I think the problem ultimately boils down to this. Programming seems easy. There aren't any difficult constructs (well, if you stay in a C-like language), at least, it doesn't seem to require deep math, and yet, it is hard. And tedious. And error prone. Even the ability to find bugs is a skill that programmers have, but theoreticians find totally tedious.

At the very heart of mathematics is proof. You can write extremely rigorous proofs assuming nothing but axioms. But we'd get very little math done if mathematicians had to prove in this laborious way. They tend to say that certain statements are true because someone proved it before, so they don't belabor it.
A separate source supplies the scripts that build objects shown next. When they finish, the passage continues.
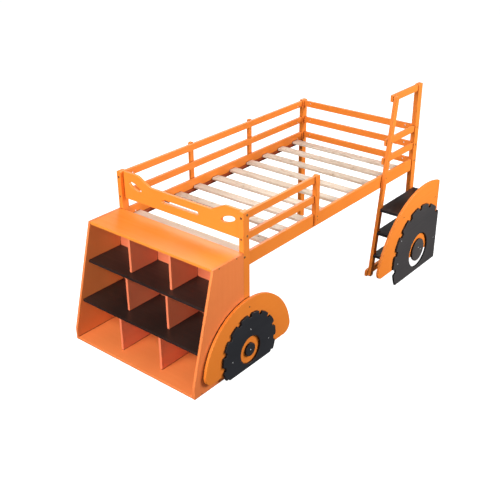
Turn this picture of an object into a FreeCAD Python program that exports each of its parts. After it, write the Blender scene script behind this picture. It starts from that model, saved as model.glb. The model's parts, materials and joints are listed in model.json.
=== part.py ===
"""Twin-size low loft bed styled as a construction vehicle.

Frame: +X runs from the bookcase (head) to the foot end, +Y to the wall side, +Z up.
The steps and the decorative wheels are on the -Y side. Origin: bottom centre of the whole bed.
All sizes are millimetres. Below, positions are written in the bed's working coordinates, where
X = 0 is the front face of the head posts, Y = 0 the middle of the bed and Z = 0 the floor;
they are shifted to the final origin when each piece is exported.
"""
import FreeCAD
import Part
import math
import os
from collections import defaultdict

# ---------------------------------------------------------------- driving dimensions
BED_W = 1060.0            # over the outer faces of the posts
BED_L = 2066.0            # front of the head posts to the outside of the foot posts
POST_X, POST_Y = 56.0, 36.0
POST_H = 1046.0           # three low posts
CAB_H = 1352.0            # tall post of the cab
RAIL_T, RAIL_H = 20.0, 48.0
TOP_RAIL_Z, MID_RAIL_Z, LOW_RAIL_Z = 990.0, 855.0, 727.0
SIDE_RAIL_Z, SIDE_RAIL_H = 683.0, 92.0
SLAT_COUNT, SLAT_W, SLAT_T = 10, 68.0, 18.0
SLAT_FIRST_X, SLAT_PITCH, SLAT_TOP_Z = 124.0, 199.0, 725.0
LEDGE_W, LEDGE_H = 18.0, 18.0
CASE_T = 18.0             # bookcase boards
CASE_H, CASE_TOP_D, CASE_FOOT_D, CASE_KNEE_Z = 786.0, 268.0, 463.0, 81.0
BACK_X, BACK_T = -30.0, 12.0
SHELF_LOW_Z, SHELF_UP_Z = 256.0, 512.0
SHELF_LOW_D, SHELF_UP_D = 388.0, 308.0
FENDER_T, WHEEL_T = 19.0, 14.0
SPACER_T = 5.0            # stands the head fender off the bookcase side
STEP_DEPTH = 196.0        # posts' outer face to the inside of the foot fender
TREAD_T = 22.0
TREAD_TOPS = (177.0, 354.0, 531.0)
LEAN_SLOPE = 0.1475       # run per rise of the leaning cab post
LEAN_X0, LEAN_W, LEAN_T = 1463.0, 40.0, 26.0
EASE = 2.5                # eased edges of the boards
BOLT_HEAD_R, BOLT_HEAD_T, BOLT_R = 7.5, 3.0, 3.0
BOLT_HOLE_R, BOLT_SEAT_R = 3.3, 7.8
SOCKET_R, SOCKET_DEPTH = 2.6, 2.0
NUT_R, NUT_HOLE_R, NUT_FROM_TIP = 5.0, 5.2, 6.0
NUT_HOLE_T = RAIL_T - 3.0                # blind holes, open towards the inside of the bed
SCREW_HEAD_R, SCREW_HEAD_T, SCREW_R = 4.5, 2.5, 2.0
SCREW_HOLE_R, SCREW_SEAT_R = 2.1, 4.7

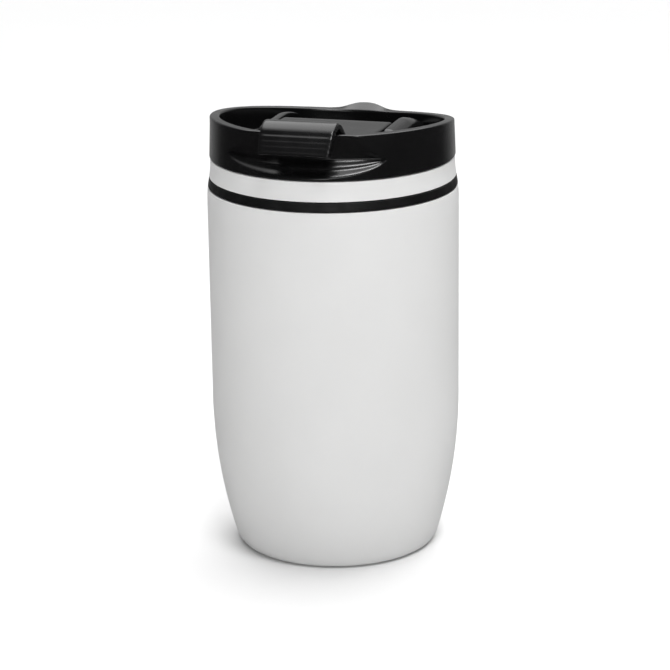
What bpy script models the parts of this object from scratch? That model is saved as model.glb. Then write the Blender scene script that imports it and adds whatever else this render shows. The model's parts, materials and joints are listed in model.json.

They want you, the human, to figure out the gist of what they say, and getting pedantic about details that aren't illuminating is not that important.

Programming, by contrast, is that tedious. Every little step has to be spelled out in a formal language, and that language isn't even constant. Someone comes up with another language, and your "proofs" are no longer in vogue. There are better ways to do it, and so you must learn to think in this new language, and learn how the best do it, and try to be productive there as well.

Even as diverse as math is, everyone pretty much agrees how a proof should look, and thus, everyone has a solid commonality between them. This is not so in computer science where human-computer interaction researchers often use as much psychology as computer programming, where theoreticians in computer science may laugh at them and database people for doing what they mockingly refer to as "engineering", which is beneath them, not permanent, not delving into the truths of the universe.

My short answer is yes, you need math to be a good computer scientist. Computer science is more than just programming. It's reasoning and problem solving, and math has provided us the best way we know to tackle reasoning and problem solving in a rigorous fashion.

1 comment:

Anonymous said...

I believe what you said is true. I also want to stress that it is not calculs that we use alot in computer science, it is more of discrete math and probability.